There were two staffers in the power generator, a gas turbine unit with a couple of wind towers recently added. He had been fully prepared to use his two thermobaric explosive grenades, and if that didn’t work he was considering piloting the drone into the place to shut the power down.
He didn’t need to do either. What he did do was point his rifle at the two NASA contractors, who were only too willing to follow his orders to shut down all the power on the base. Within a second of seeing the streets and buildings go dark, he saw the emergency generators kick in, with muffled dim lights springing up here and there. Figuring the worst, he tied up the staffers and ran back toward the super-computing lab.
•
The emergency lighting lit the room at intervals.
Walker was still. He was listening. The sea of tiny blue lights of the servers were on but the sound of the air conditioning had disappeared. He moved two rows over, closer down the hall to where Monica and Paul and Jasper had been. He peered down the row and saw beyond the glass wall that the emergency lighting in the hall had kicked in, and that Jasper, Monica and Paul were there, and that Jasper was herding the other two at gunpoint toward the computer lab.
Walker crept down the alley between the servers, his footfalls still silent on the tiles. The room was already heating up, and he wondered if there was a thermostat that would override the system and shut the computers down once they had reached a peak temperature. But even if this were the case, it was no kind of fallback plan, not in the time frame that was now upon them. He had to get to Jasper and stop what was coming.
•
Jasper sat Paul in a chair at the terminal he’d been using and held the gun to his head.
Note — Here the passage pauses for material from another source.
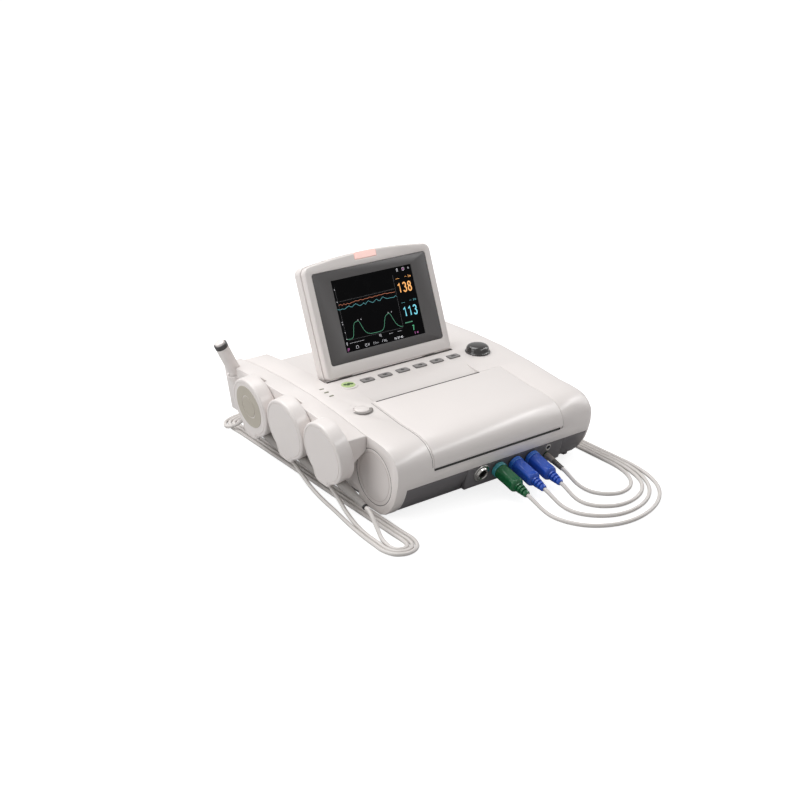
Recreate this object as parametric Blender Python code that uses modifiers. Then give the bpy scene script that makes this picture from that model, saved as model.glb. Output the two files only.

“Enter your code, and start your RAT,” Jasper said. “Get into the DoE’s server and shut the grid down.”
“I
can’t,” Paul said. He looked across to Monica, who had her arms crossed over her chest and was shaking her head.
“You can and you will and you have one minute,” Jasper said.
“Why?” Monica said. “Why are you doing this?”
Jasper pushed the pistol hard into the back of Paul’s head, so that he was stooped closer to the computer screen.
“Just do it.”
Monica said, “It’s not too late to change, Jasper . . .”
•
Walker stayed in the shadows, near the camp cots and the camera on the tripod, watching the scene. Jasper still had the gun to Paul’s head; there was no way to get in there and disarm him without Jasper painting the screen with Paul’s head. But Jasper needed Paul, for his end game, which meant that as long as Paul stalled, Walker had time.
Paul was typing commands.
Walker moved to the camera, flicked it on and pointed it at Jasper, all without making a sound. He zoomed in to capture the scene: the three of them; the gun to the head; the microphone picking up the conversation from ten feet away. Broadcasting the scene to the world.
94
“You can’t do this,” Monica said. “Take a higher road. For once in your life, be a better—”
“Shut up! Of course I can, I can do whatever I want!” Jasper replied without looking at her. “Well, he can—but I’m the one with the gun, right? And look, it’s really quite easy. Right? People make mistakes, Mon. Have I? I don’t know. But you know what? It was human error that caused the blackout in August 2003—more than fifty million people without power for two days. That was a high-voltage powerline in northern Ohio that brushed against some overgrown trees. It shut down and caused a fault. Normally that problem would have tripped an alarm in the control room, but the alarm system failed. You know why? It was hacked.”